Google created Kubernetes, so it is no surprise that GKE was already the most feature-rich managed Kubernetes service. With the Pivotal partnership, GCP enables hybrid cloud. Pivotal has developed Cloud Foundry into a container-based platform as a service that works well on vSphere and other VMware products -- notably, NSX virtual networks and vSAN virtual storage. Pivotal extended Cloud Foundry BOSH infrastructure deployment and management software with PKS to GCP to provide a unified control system for both container environments.

BOSH, developed to deploy VMs and system images, gained container support through the Kubo project, which enables it to manage Kubernetes clusters. PKS connects BOSH with GCP Service Broker, which enables containerized apps to move among on-premises vSphere and Cloud Foundry environments, as well as GKE, and still access other GCP services via native APIs.

Pivotal, VMware and Google cloud partnership
The Pivotal and GCP hybrid cloud model is friendly to VMware products, such as NSX.

PKS' tight integration with vSphere and other VMware services makes it the best hybrid cloud container choice for organizations with significant investments in VMware software and training. While there is a learning curve with BOSH, it is a short-term hindrance. BOSH provides features like multi-cloud deployment, health monitoring of both server and application processes, storage management and rolling upgrades that aren't built into Kubernetes.

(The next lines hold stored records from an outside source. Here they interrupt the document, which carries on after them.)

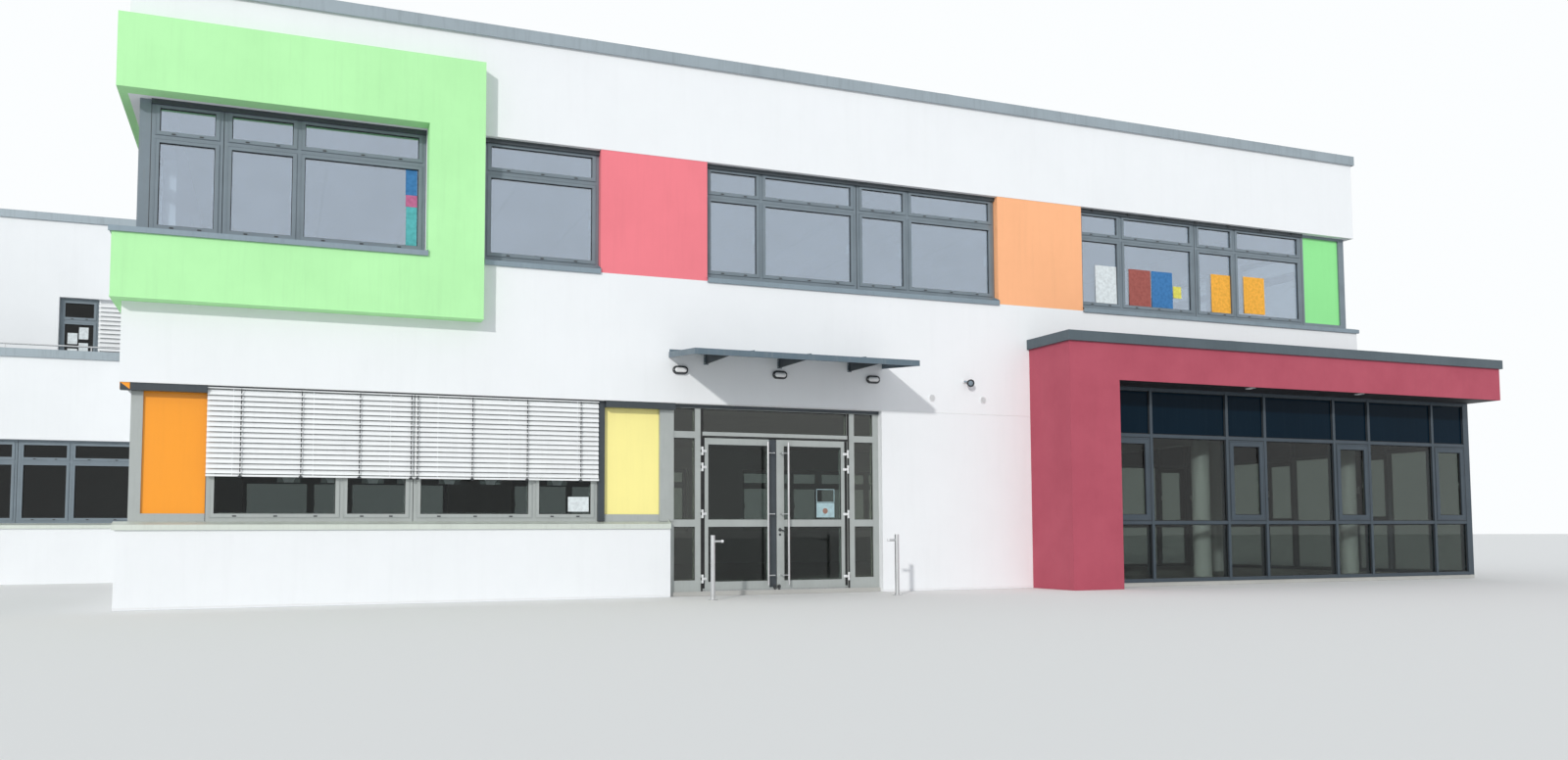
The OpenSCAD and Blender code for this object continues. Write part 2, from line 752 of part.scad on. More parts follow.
// A leaf with its hinge side at x = 0, set back from the posts' front at y = 0
module leaf() {
    difference() {
        translate([side_gap, leaf_back, leaf_z]) cube([leaf_w, leaf_t, leaf_h]);
        translate([side_gap + hinge_stile, leaf_back - 1, leaf_z + kick_h])
            cube([leaf_w - hinge_stile - lock_stile, leaf_t + 2, mid_rail_z - leaf_gap - kick_h]);
        translate([side_gap + hinge_stile, leaf_back - 1, floor_t + mid_rail_z + mid_rail_h])
            cube([leaf_w - hinge_stile - lock_stile, leaf_t + 2,
                  leaf_h + leaf_gap - mid_rail_z - mid_rail_h - hinge_stile]);
    }
    for (z = hinge_zs) hinge(z, true);
}

module leaf_glass() {
    g = leaf_back + (leaf_t - glass_t) / 2;
    translate([side_gap + hinge_stile, g, leaf_z + kick_h])
        cube([leaf_w - hinge_stile - lock_stile, glass_t, mid_rail_z - leaf_gap - kick_h]);
    translate([side_gap + hinge_stile, g, floor_t + mid_rail_z + mid_rail_h])
        cube([leaf_w - hinge_stile - lock_stile, glass_t,
              leaf_h + leaf_gap - mid_rail_z - mid_rail_h - hinge_stile]);
}

// Full-height pull bar on three cranked stand-offs from the lock stile
module leaf_pull() {
    x = side_gap + leaf_w - pull_in;
    foot = side_gap + leaf_w - lock_stile / 2;
    y = leaf_back - pull_off;
    translate([x, y, leaf_z + 60]) cylinder(d = pull_d, h = leaf_h - 100, $fn = 24);
    for (z = [leaf_z + 200, leaf_z + leaf_h / 2, leaf_z + leaf_h - 200]) {
        translate([foot, y - arm_d / 2, z]) rotate([-90, 0, 0])
            cylinder(d = arm_d, h = pull_off + arm_d / 2, $fn = 24);
        translate([x, y, z]) rotate([0, 90, 0]) cylinder(d = arm_d, h = foot - x, $fn = 24);
    }
}

module door_left() { color("dimgray") mirror_door(0) translate([0, ent_y, 0]) leaf(); }
module door_right() { color("dimgray") mirror_door(1) translate([0, ent_y, 0]) leaf(); }
module door_left_glass() {
    color("lightblue") mirror_door(0) translate([0, ent_y, 0]) leaf_glass();
}
module door_right_glass() {
    color("lightblue") mirror_door(1) translate([0, ent_y, 0]) leaf_glass();
}
module door_left_pull() { color("silver") mirror_door(0) translate([0, ent_y, 0]) leaf_pull(); }
module door_right_pull() { color("silver") mirror_door(1) translate([0, ent_y, 0]) leaf_pull(); }

// Drop of the canopy's top at a distance from the wall
function fall(y) = canopy_fall * y / canopy_d;

// A sheet that falls to the front, with its front and side edges turned down
module canopy_plate() {
    color("gray") translate([door_x - canopy_w / 2, fy, canopy_z]) rotate([90, 0, 90]) difference() {
        linear_extrude(canopy_w) polygon([[0, 0], [-canopy_d, -canopy_fall],
                                          [-canopy_d, -canopy_fall - canopy_t], [0, -canopy_t]]);
        translate([0, 0, canopy_sheet]) linear_extrude(canopy_w - 2 * canopy_sheet)
            polygon([[1, -canopy_sheet], [canopy_sheet - canopy_d, -canopy_fall - canopy_sheet],
                     [canopy_sheet - canopy_d, -canopy_fall - canopy_t - 1], [1, -canopy_t - 1]]);
    }
}

// Tapered plates under the sheet
module canopy_brackets() {
    color("gray") for (s = [-1, 0, 1])
        translate([door_x + s * bracket_step - bracket_t / 2, fy, canopy_z])
            rotate([90, 0, 90]) linear_extrude(bracket_t)
                polygon([[0, -bracket_h], [0, -canopy_sheet - bracket_play],
                         [-bracket_d, -fall(bracket_d) - canopy_sheet - bracket_play],
                         [-bracket_d, -fall(bracket_d) - canopy_sheet - bracket_tip]]);
}
bracket_play = 1;

// Oval lamps: a housing and its domed lens
module oval(d1, d2, h) {
    hull() for (t = [-1, 1]) translate([t * (lamp_d - 16) / 2, 0, 0]) cylinder(d1 = d1, d2 = d2, h = h);
}

module wall_lamps() {
    color("darkslategray") for (s = [-1, 0, 1])
        translate([door_x + s * lamp_step, fy, lamp_z]) rotate([90, 0, 0]) {
            oval(lamp_d, lamp_d - 6, 42);
            oval(lamp_d - 20, lamp_d - 44, 64);
        }
}

// Two round vents, and a small spotlight on an arm that looks down and to the left
module wall_vents() {
    pier = pav_l - door_end_u;
    color("white") for (s = [vent_share, 1 - vent_share])
        translate([u(door_end_u + pier * s), fy, vent_z]) rotate([90, 0, 0]) cylinder(d = vent_d, h = 14);
    color("gray") translate([u(door_end_u + pier * spot_share), fy, vent_z + spot_up]) rotate([90, 0, 0]) {
        cylinder(d = 80, h = 14);
        cylinder(d = 26, h = 60);
        translate([0, 0, 45]) rotate([15, -15, 0]) cylinder(d1 = 56, d2 = 86, h = 85);
    }
}

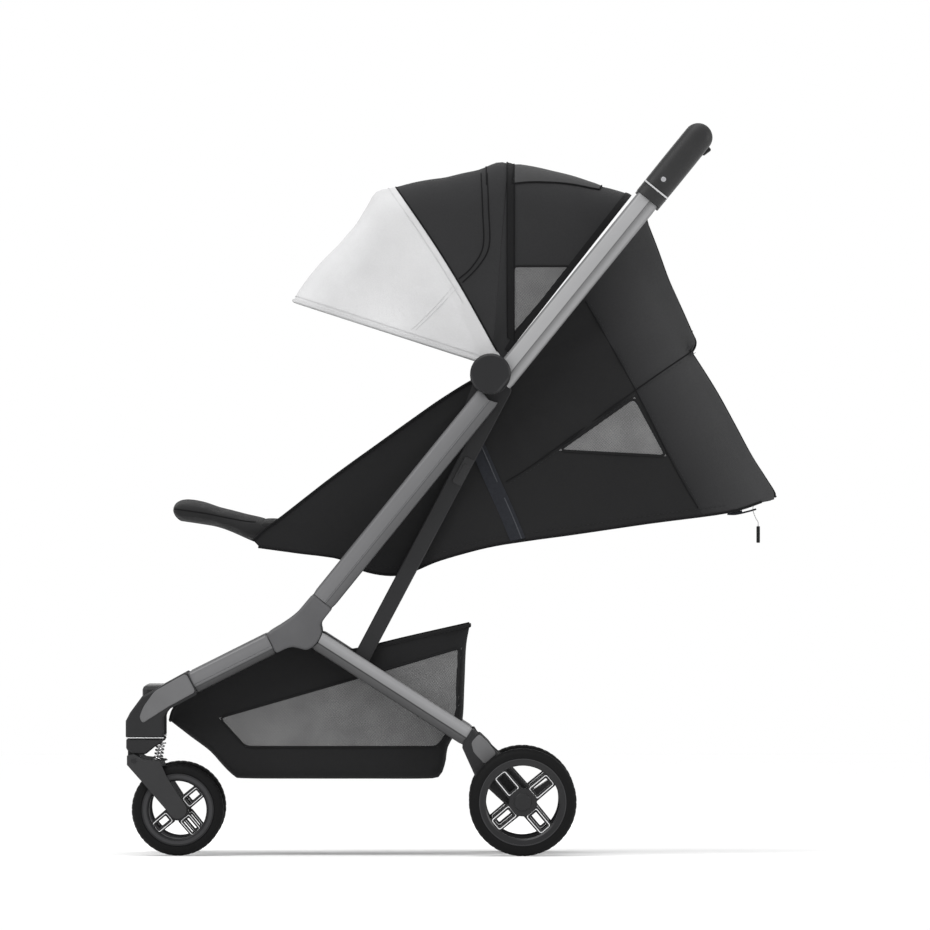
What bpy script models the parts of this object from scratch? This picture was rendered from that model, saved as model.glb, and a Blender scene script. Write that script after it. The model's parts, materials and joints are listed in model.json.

EKS is too early in its development to clearly assess in terms of a hybrid container environment. Aside from being limited to select customers, EKS lacks the features and integrations to enable transparent multi-environment Kubernetes clusters. Given its use of open source Kubernetes, EKS enables users to manually migrate workloads between environments with minimal or no changes, but it doesn't provide the automation needed for a true hybrid deployment. And it isn't the only managed Kubernetes service with this hang-up: Azure Container Instances shares most of the same problems.